> [Your instructions]: Reproduce the top of the data verbatim, through and including the line that contains "BOSS_ROOT = 1.5".

> [Data shown]:
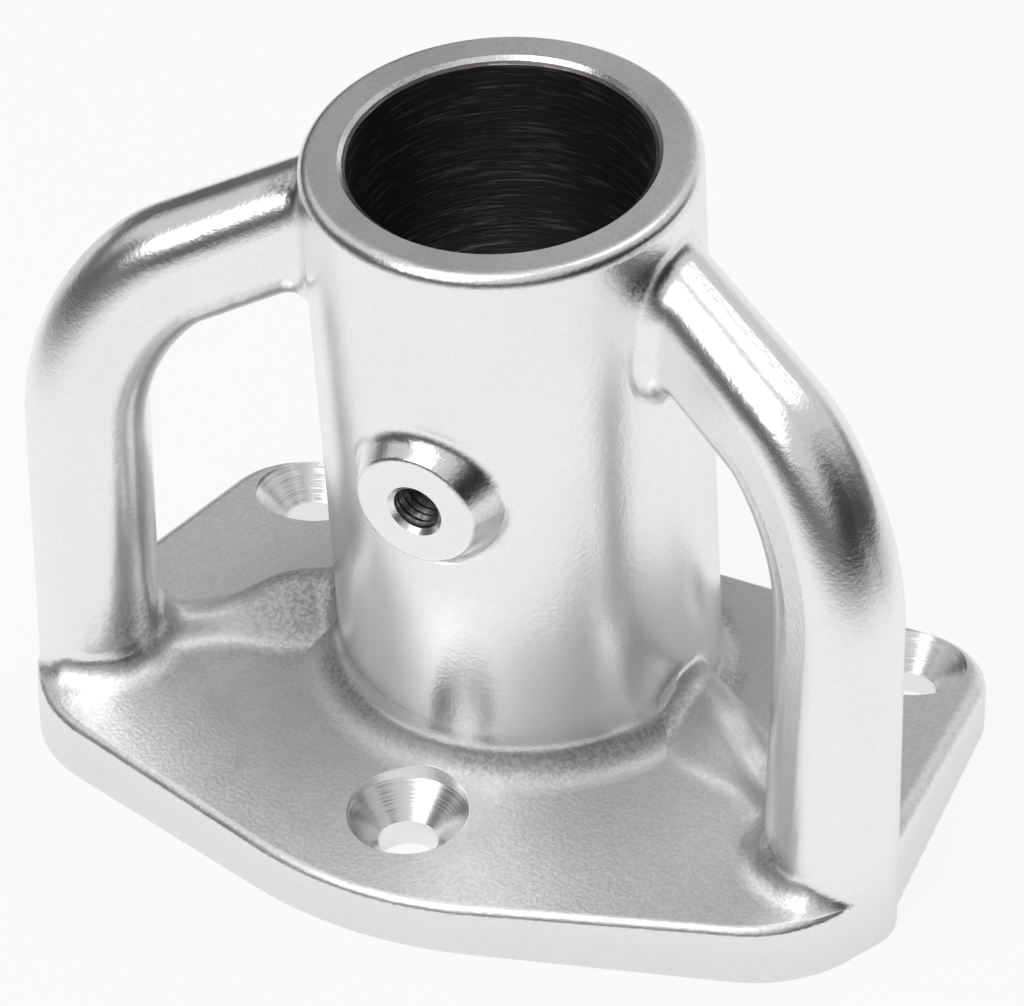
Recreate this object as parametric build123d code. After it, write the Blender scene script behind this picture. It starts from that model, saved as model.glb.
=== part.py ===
from build123d import *
import math
import os

# Tube clamp base flange: one investment casting. A raked socket stands on a
# three-hole foot, with a closed bail on each side.
# Frame: origin where the socket axis meets the underside, +Z up, +X to the right
# bail, -Y to the front (set-screw side). X = 0 is the plane of symmetry.

# Socket
BORE_DIA = 25.6
WALL = 3.95
SOCKET_HEIGHT = 61.7            # along the axis, from the underside to the rim
RAKE = 6.0                      # degrees, the socket leans towards the front
RIM_ROUND = 1.2                 # outer edge of the rim
MOUTH_CHAMFER = 0.6             # bore edge of the rim

# Set-screw boss on the front of the socket
SCREW_DIA = 4.2                 # tapping hole for an M5 screw
SCREW_MOUTH = 0.4               # chamfer at the mouth of the tapped hole
BOSS_HEIGHT = 37.8              # along the socket axis
BOSS_FACE_DIA = 10.6
BOSS_PROUD = 2.0                # face above the socket wall
BOSS_DRAFT = 26.0               # degrees, flare of the boss side
BOSS_ROUND = 0.5                # edge of the boss face
BOSS_ROOT = 1.5                 # blend into the socket wall

# Foot plate
EDGE_THICK = 4.6                # at the front and back edges
FRONT_SLOPE = RAKE              # degrees, top falls to the front, square to the socket
BACK_SLOPE = 5.0                # degrees, top falls to the back
FRONT_REACH = 34.9              # radius of the front nose about the origin
NOSE_ANGLE = 17.0               # degrees, slope of each front flank
HALF_WIDTH = 40.15              # of the plate at its widest level
WIDEST_LEVEL = 14.6             # how far in front of the axis that level lies
SIDE_TAPER = 6.0                # degrees, the sides close in towards the back
BACK_REACH = 20.1
FRONT_CORNER = 12.4
BACK_CORNER = 8.0
FRONT_EDGE_ROUND = 0.9
BACK_EDGE_ROUND = 1.5

# Countersunk fixing holes
HOLE_DIA = 5.2
SINK_DIA = 10.5
SINK_ANGLE = 90.0
FRONT_HOLE_INSET = 10.2         # hole centre behind the nose
BACK_HOLE_INSET = 6.2           # hole centres in front of the back edge
SIDE_HOLE_INSET = 10.45         # hole centres inside the widest level

# Bails: closed bars from high on the socket down to the sides of the foot
BAIL_TURN = 23.8                # degrees in front of square to the plane of symmetry
BAIL_THICK = 10.6               # in the plane of the bail
ROOT_DROP = 9.9                 # centre line at the socket wall, below the rim
SHOULDER_SLOPE = 22.9           # degrees below level, leaving the socket
KNEE_SLOPE = 41.5               # degrees below level, between the two bends
SHOULDER_RADIUS = 8.4
BEND_RADIUS = 18.8
LEG_PROUD = 0.25                # outer face of the leg beyond the side of the foot
LEG_WIDTH = 11.4                # across the bail at the foot
ROOT_WIDTH = 7.6                # across the bail at the socket
BAR_FLAT = 0.8                  # left flat between the rounded long edges

# Web under each bail: a low crest from the leg to the side of the socket
WEB_TURN = 11.3                 # degrees, the crest turns back from the bail's plane
WEB_CROSS = 1.0                 # where it crosses that plane, inside the leg's face
WEB_RISE = 1.8                  # crest above the foot, beside the leg
WEB_CLIMB = 2.7                 # from there up to the crest beside the socket
WEB_SLOPE = 26.0                # degrees, climb of the crest towards the socket
WEB_LEVEL = 4.7                 # level run of the crest before it climbs
WEB_BEND = 9.0                  # radius of the bends along the crest
WEB_FLANK = 45.0                # degrees, slope of the front flank
WEB_THICK = 3.2                 # crest before its edges are rounded
WEB_ROUND = 2.0

# Blends between the parts of the casting
WEB_BLEND = 3.0                 # web into the foot
LEG_BLEND = 3.0                 # leg into the foot and web
BAIL_BLEND = 2.0                # bail into the socket
SOCKET_BLEND = 2.0              # socket into the foot and webs
APRON_RADIUS = 3.6              # larger hollow in front of the socket

SOCKET_RADIUS = BORE_DIA / 2 + WALL
MID_WALL = BORE_DIA / 2 + WALL / 2
ROOT_HEIGHT = SOCKET_HEIGHT - ROOT_DROP
FRONT_HOLE_REACH = FRONT_REACH - FRONT_HOLE_INSET
BACK_HOLE_REACH = BACK_REACH - BACK_HOLE_INSET
BACK_HOLE_HALF_SPAN = HALF_WIDTH - SIDE_HOLE_INSET
FAR = 4 * (HALF_WIDTH + SOCKET_HEIGHT)      # clear of everything
HAIR = 0.01
SINK_HAIR = HAIR / 100                     # sink ends this far below the top's lower lip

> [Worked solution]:
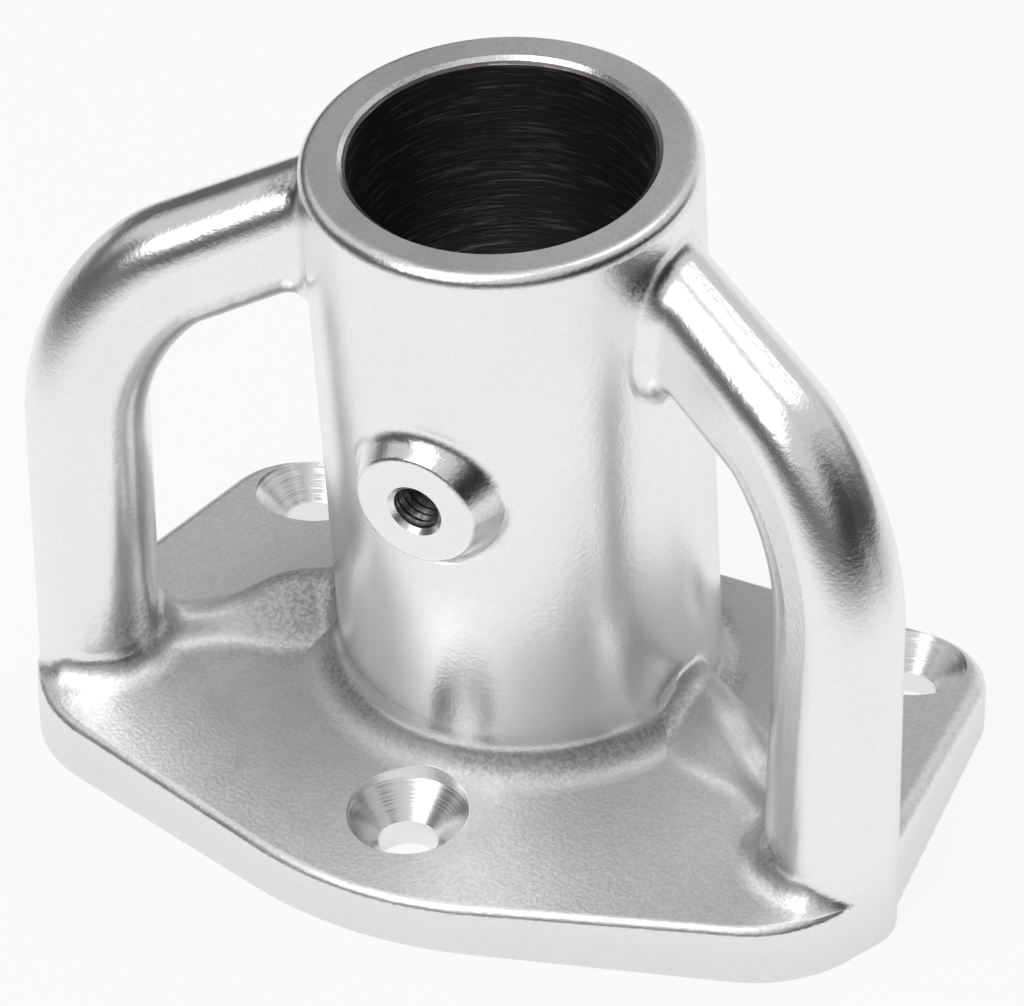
Recreate this object as parametric build123d code. After it, write the Blender scene script behind this picture. It starts from that model, saved as model.glb.
=== part.py ===
from build123d import *
import math
import os

# Tube clamp base flange: one investment casting. A raked socket stands on a
# three-hole foot, with a closed bail on each side.
# Frame: origin where the socket axis meets the underside, +Z up, +X to the right
# bail, -Y to the front (set-screw side). X = 0 is the plane of symmetry.

# Socket
BORE_DIA = 25.6
WALL = 3.95
SOCKET_HEIGHT = 61.7            # along the axis, from the underside to the rim
RAKE = 6.0                      # degrees, the socket leans towards the front
RIM_ROUND = 1.2                 # outer edge of the rim
MOUTH_CHAMFER = 0.6             # bore edge of the rim

# Set-screw boss on the front of the socket
SCREW_DIA = 4.2                 # tapping hole for an M5 screw
SCREW_MOUTH = 0.4               # chamfer at the mouth of the tapped hole
BOSS_HEIGHT = 37.8              # along the socket axis
BOSS_FACE_DIA = 10.6
BOSS_PROUD = 2.0                # face above the socket wall
BOSS_DRAFT = 26.0               # degrees, flare of the boss side
BOSS_ROUND = 0.5                # edge of the boss face
BOSS_ROOT = 1.5                 # blend into the socket wall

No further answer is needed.